Everingham was in high school in 1966 when the urge to travel overcame the desire to study. He dropped out of school and left home at 16 years old, and left Australia to journey to London by motorcycle. Everingham began his career in photojournalism in the mid-1960s, as a teenager trekking through Indochina and learning languages. He originally worked as a translator for TV crews covering the Vietnam War.
During the Vietnam War he received acclaim from the mainstream media, and disdain from the American military, for his reporting on and photos of the effects of American bombing of hill tribe villages in the remote mountains of Laos. Some of the planes were based in Udon Thani, Thailand. Laos became the most heavily bombed country in the world during the 'secret war' run by the CIA. Everingham published a story with graphic photos of bombed out villages in the Washington Monthly, a story that helped break open the secrecy surrounding the war in Laos and shed light on the innocent rural Lao and Hmong hill tribes being killed.
Everingham gained international fame when he sought asylum for his Laotian wife, Keo Sirisomphone, by swimming her out of Laos under the Mekong River near Vientiane using scuba equipment.
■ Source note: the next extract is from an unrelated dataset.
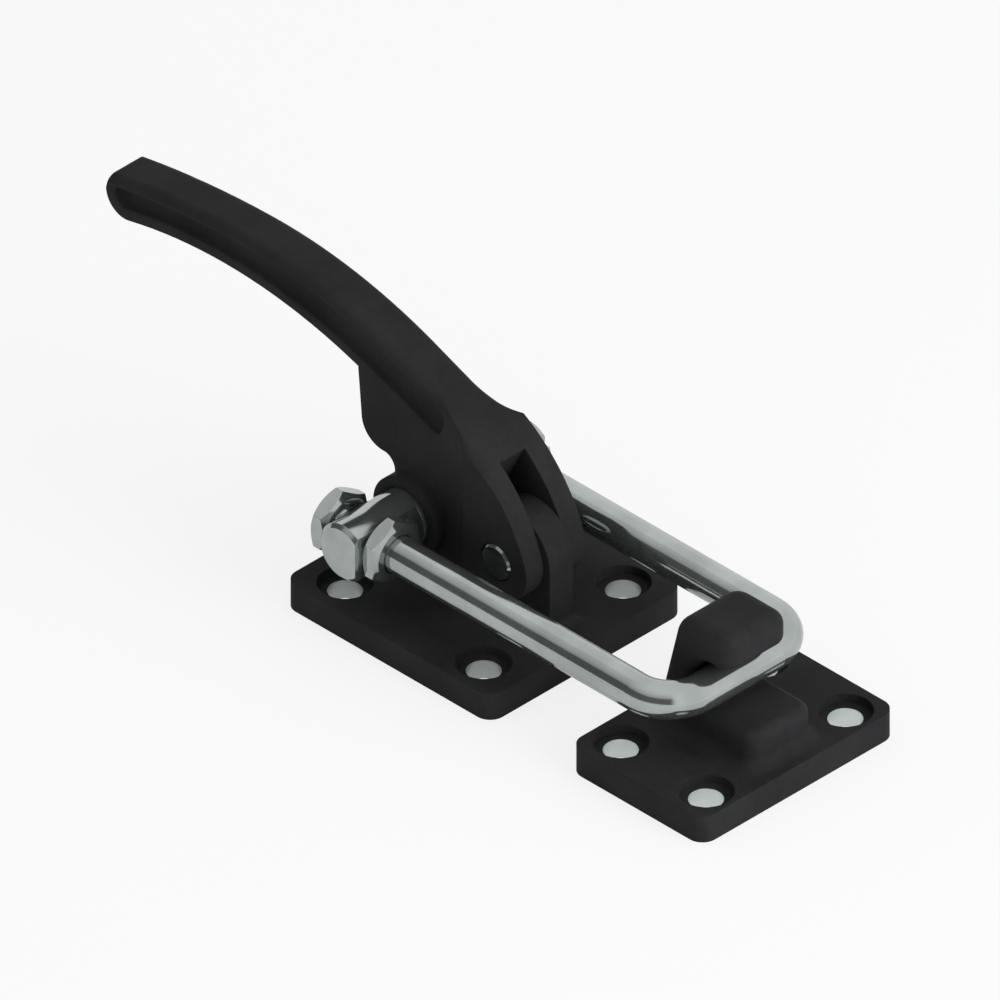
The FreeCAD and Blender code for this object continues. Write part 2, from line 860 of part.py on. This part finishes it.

Though successful in getting Keo out of Laos safely, he was arrested back on the Thai side of the Mekong and jailed for bringing an illegal into the country. The then Prime Minister signed a pardon for him, allowing Everingham to remain in Thailand. The story was turned into a TV film starring Michael Landon called Love is Forever (USA release) and Comeback (international release), based on a screenplay by director/producer, Hall Bartlett.
John Everingham was the founder and managing director of Artasia Press, a publisher of English language magazines in Thailand between 1985 and 2007.